If every single node in a tree is faux-balanced, then the whole tree is truly balanced. This means that if we can get a single node faux-balanced, then faux-balance the children, we can truly balance an entire tree. The implication of this is that if we are able to move a single node from one side of a tree to the other, we can balance a binary search tree. This does, however, mean that we have to change the root node, as there are always going to be a certain number of elements less than the root node, and a certain number of elements greater than the root node, and we can't change either of those numbers without either changing the list, or changing the root node itself.

Just focusing on moving a node from the left side of a tree to the right side, we have to remove a node from the left side, replace the root node, and add to the right side. The only possible contender for the new root node is the largest node on the left side, the only possible contender for the node to remove from the left side is the new root that we just removed, and the only contender for the new node on the right side is the old root node.

This leads to our final algorithm:

  1. Take the largest node to the left of the root node and remove it
  2. Take the root node and add it to the right side of the root node
  3. Replace the root node with the node on the left side that you just removed.

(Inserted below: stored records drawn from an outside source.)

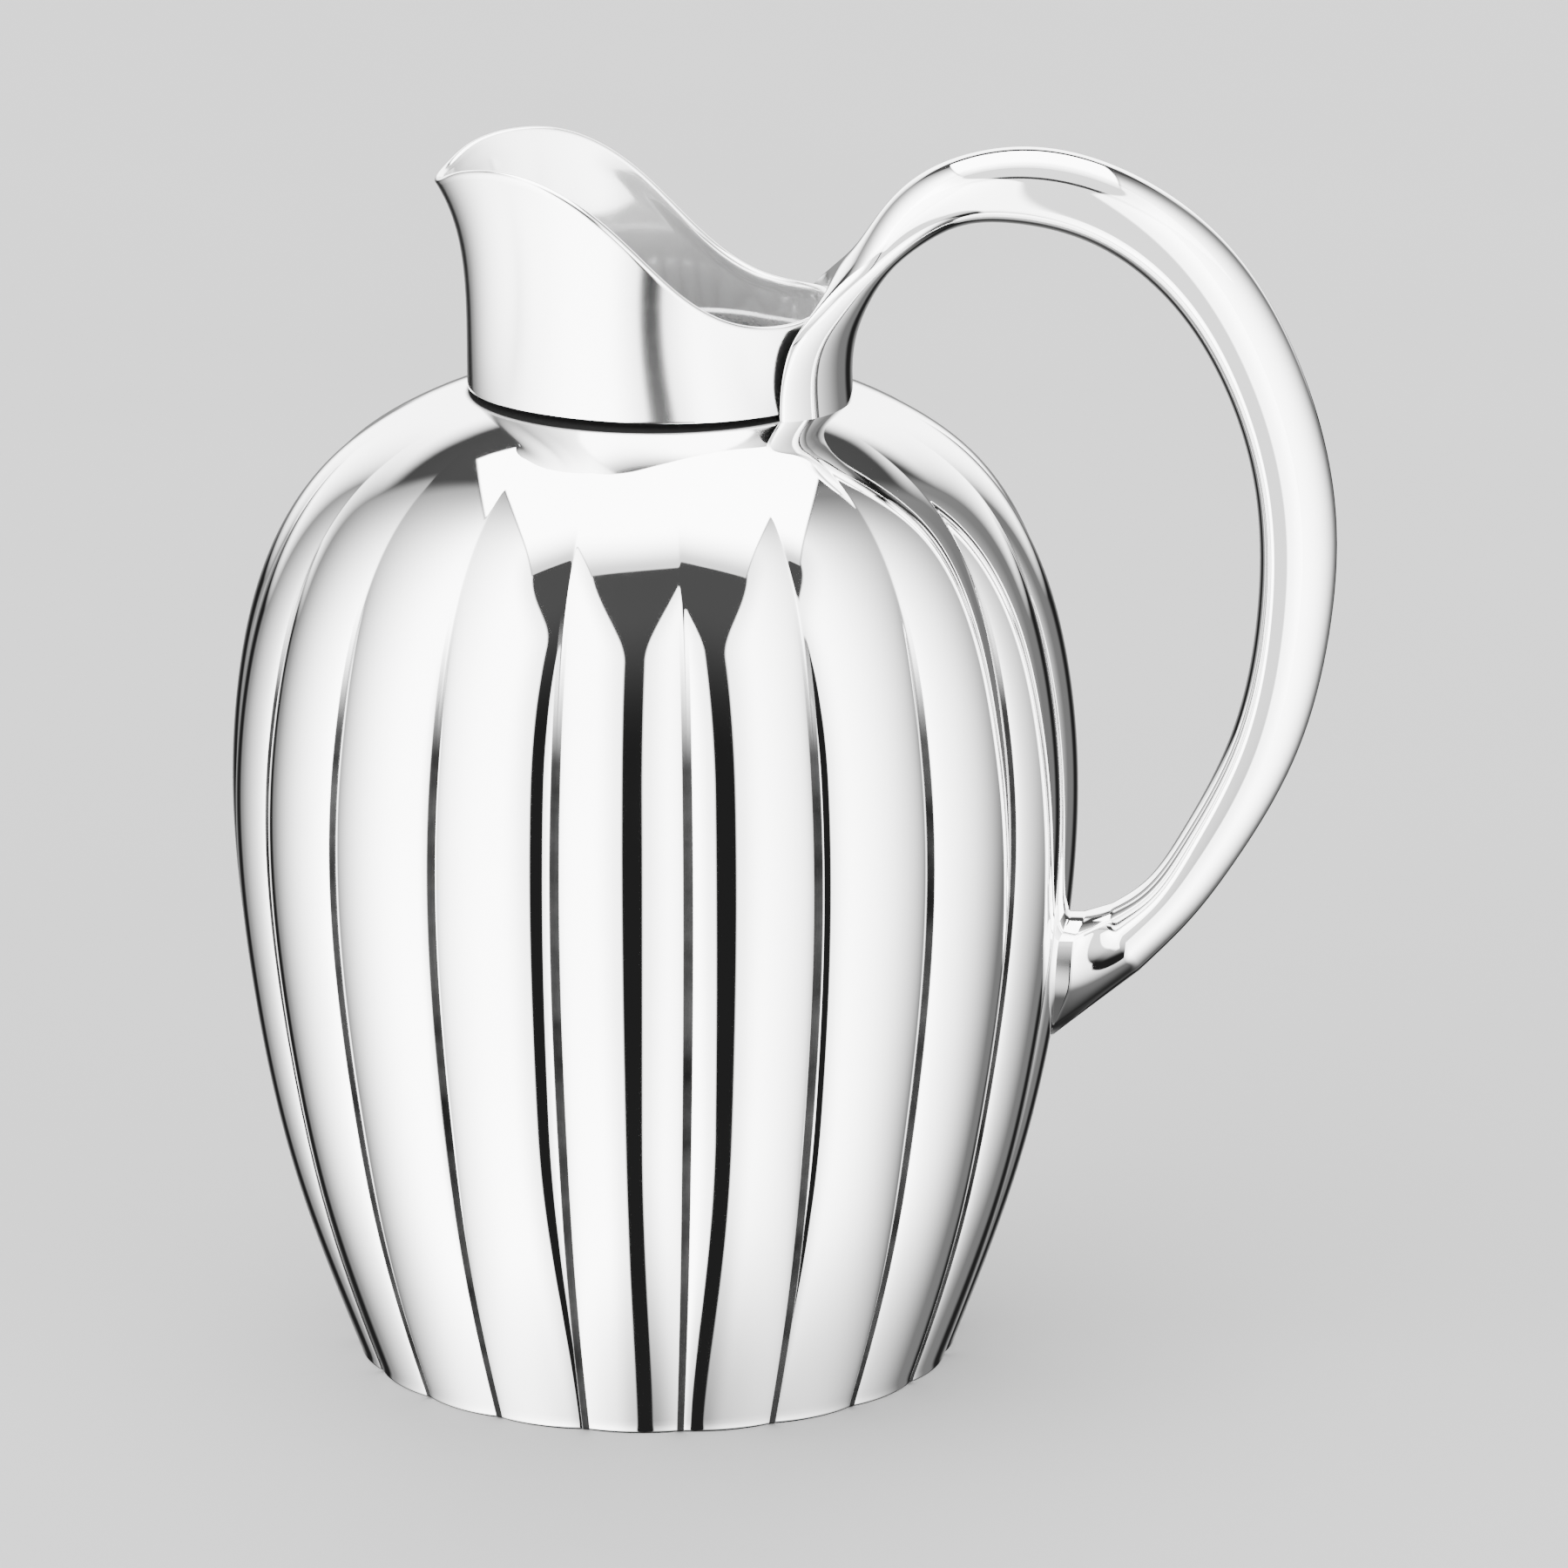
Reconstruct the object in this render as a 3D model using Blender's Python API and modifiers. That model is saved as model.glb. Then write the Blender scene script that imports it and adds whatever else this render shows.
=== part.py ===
"""Fluted metal water pitcher: lobed body, oval collar with a beaked spout, and a tall loop handle.

The origin is the centre of the flat base, +Z is up, the spout points to -X and the handle to +X.
The XZ plane is the plane of symmetry. Lengths are given in millimetres and scaled by MM.
"""
import math

import bmesh
import bpy
import numpy as np

MM = 0.001

# ---------------------------------------------------------------- driving dimensions (mm)
FIT_GAP = 0.3             # clearance between neighbouring pieces
WALL = 1.2                # sheet thickness of the body and the handle tube
COLLAR_WALL = 1.5         # sheet thickness of the collar

LOBES = 20                # vertical lobes round the body, one of them centred on the handle
STEPS_PER_LOBE = 4
LOBE_DEPTH = 3.0          # depth of the grooves between the lobes at the waist
LOBE_DEPTH_AT_BASE = 1.0
LOBE_POWER = 3.0          # 2 is an even curve across a lobe, more is flatter with steeper sides
LOBE_TOP_Z = 168.0        # above this height the shoulder is smooth
LOBE_FULL_Z = 112.0       # below this height the grooves have their full depth
LOBE_FADE_Z = 60.0        # below this height the grooves grow shallower again

# (radius, height) of the lobe crests, from the base edge to the collar
BODY_OUTLINE = [(53.3, 0.0), (65.0, 35.0), (72.0, 70.0), (74.5, 101.0), (72.6, 125.0),
                (66.4, 146.0), (56.9, 159.7), (44.8, 168.3), (32.0, 173.5), (27.5, 174.7)]
BODY_RINGS = 15

HEM_INNER_R = 46.5        # the body's turned-in bottom edge ends here
BASE_FLANGE_R = 49.0      # the base plate's flange lies on the hem
BASE_FLAT_R = 45.2        # the flat face that the pitcher stands on

NECK_RING_R = 26.6
NECK_RING_LOW = 166.0
NECK_RING_HIGH = 180.0
NECK_RING_WALL = 1.0

# the collar's foot is an oval that is blunter towards the handle
COLLAR_CENTRE_X = -0.25
COLLAR_HALF_LENGTH = 32.1
COLLAR_HALF_WIDTH = 31.0
COLLAR_EGG = 0.05         # how much wider the oval is on the handle's side
# the mouth: (angle from the handle in degrees, radius, height)
MOUTH = [(0, 31.4, 190.5), (25, 31.0, 188.8), (50, 28.0, 189.0), (75, 26.5, 195.2),
         (100, 27.1, 206.0), (125, 28.9, 213.2), (145, 32.0, 214.7), (160, 35.5, 213.2),
         (170, 37.0, 211.2), (180, 37.6, 210.3)]
COLLAR_STEPS = 56
COLLAR_RINGS = 8
SIDE_CURVE = 1.3          # how late the collar's wall leaves its foot radius, at the sides
SPOUT_CURVE = 4.3         # the same at the spout, which flares only near its lip
LIP_RADIUS = 1.0          # rounded wire along the mouth

# handle sections: (outer x, outer z), (inner x, inner z), half width, wrap round the collar.
# The outer outline is the side away from the body, the inner one faces it.
HANDLE_ROOT = [((32.2, 174.0), (34.7, 173.1), 21.5, 1.0), ((32.2, 181.0), (35.2, 181.0), 19.5, 1.0),
               ((32.2, 187.0), (36.8, 187.0), 15.0, 0.9), ((33.0, 192.6), (38.4, 190.9), 11.0, 0.5),
               ((34.6, 197.6), (41.0, 194.9), 8.6, 0.15)]
HANDLE_TUBE = [((39.0, 205.0), (45.4, 199.1), 7.0, 0.0), ((46.6, 212.4), (52.0, 203.0), 6.4, 0.0),
               ((62.0, 217.2), (61.6, 204.2), 6.8, 0.0), ((82.5, 213.0), (75.8, 200.9), 7.2, 0.0),
               ((99.1, 201.0), (88.6, 191.7), 7.2, 0.0), ((112.2, 179.6), (99.4, 175.1), 7.0, 0.0),
               ((118.6, 155.5), (105.0, 155.3), 6.9, 0.0), ((118.2, 133.0), (105.3, 134.2), 6.6, 0.0),
               ((112.4, 109.2), (101.0, 112.6), 6.0, 0.0), ((101.4, 88.8), (92.4, 94.6), 5.6, 0.0)]
HANDLE_FOOT = [((93.6, 78.6), (86.4, 86.6), 5.8, 0.0), ((85.4, 69.8), (79.6, 82.4), 7.2, 0.0),
               ((77.0, 62.4), (75.2, 80.2), 8.8, 0.0)]
FOOT_LOW_Z = 57.0         # pointed lower end of the foot, on the body
FOOT_HIGH_Z = 79.6
FOOT_HALF_WIDTH = 9.2
HANDLE_POINTS = 16        # points round a handle section
TUBE_WIDEST = 0.24        # where the tube is widest, from 0 at its inner side to 1 at its outer side
STRAP_WIDEST = 0.5        # the same for the strap on the collar
TUBE_STATIONS = 24
SPIGOT_LENGTH = 7.0       # stub of each casting inside the hollow tube

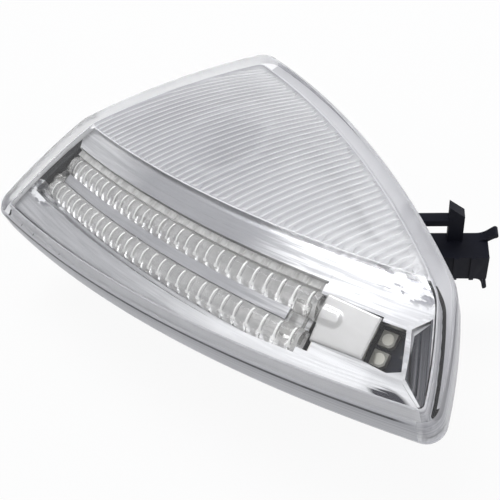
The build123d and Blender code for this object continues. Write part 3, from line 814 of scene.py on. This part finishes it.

This allows us to move a node from one side of a binary search tree to the other without breaking it, which allows us to create a faux-balanced tree, which allows us to create a balanced tree with recursion.

Addendum: I was very tired when I wrote this, it is terribly written. I think the information is correct and clear, but some things have to be clarified. First of all, this algorithm is designed to use O(1) memory, but takes O(n log n) time to execute. There are also better algorithms for self balancing trees. Rereading this I would really like to delete this, but it feels wrong to do so for some reason.